Op z’n Hollands
“Put your money where your mouth is”, hoorde ik mezelf laatst zeggen tijdens een bespreking over de fysieke leefomgeving. Ik beloof de rest van deze tekst in het Nederlands te schrijven. Maar u mag me wel houden aan de toezegging die ik namens het college heb gedaan namelijk een inhaalslag met het onderhoud van stoepen en straten. En een groene en kleurrijke leefomgeving.
Zo staat het bijna letterlijk in het coalitieakkoord “Samen bouwen aan een krachtig nieuw Haarlemmermeer”. De komende periode is het aan de ambtenaren en mij om de daad bij het woord te voegen.
Ik ben bepaald niet de enige die vindt dat de kwaliteit van de openbare ruimte omhoog moet. Er is in de raadzaal niemand te vinden die dat tegen spreekt.
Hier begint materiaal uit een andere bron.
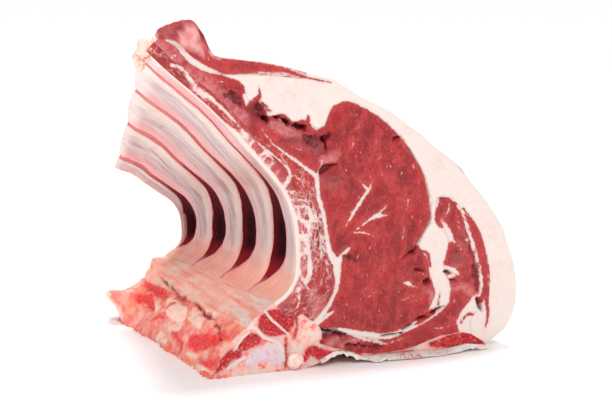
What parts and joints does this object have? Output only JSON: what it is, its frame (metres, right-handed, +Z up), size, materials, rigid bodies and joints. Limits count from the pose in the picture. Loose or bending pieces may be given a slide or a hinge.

De vorige gemeenteraad legde om redenen die net zo begrijpelijk als terecht waren het accent op de wegen. In de periode 2014-2019 moest dáár een inhaalslag worden gemaakt. Er was sprake van achterstallig onderhoud, kapitaalvernietiging lag op de loer en last but not least (sorry!), zou het ook linke soep worden voor de weggebruikers als we het kwaliteitsniveau niet zouden opkrikken. Maar dat is nu allemaal achter de rug.
Voor deze periode (tot 2022) zijn de bakens verzet. Er hoeft geen groen geld meer naar asfalt en stenen. We accepteren dat we met de wegen een bepaald niveau hebben bereikt. Daarmee zeg ik niet: ik doe niets meer aan de wegen. Daarmee zeg ik wel: het accent ligt op de stoepen en straten. En dus ook op het groen.
We willen ons flink inspannen om het resultaat snel zichtbaar te maken. Prikkelbosjes zijn ook groen maar dáárvan heb ik er liever niet méér. De openbare ruimte moet fleuriger worden, kleurrijker. Ik wil graag struiken- en plantensoorten die het er – op z’n Hollands – gezelliger op maken.
Samen met de ambtenaren ben ik al aan het uitzoeken hoe veel mensen en hoe veel geld er voor deze inhaalslag nodig is. Onder het motto: put your money where your mouth is. Zo kwam ik erop.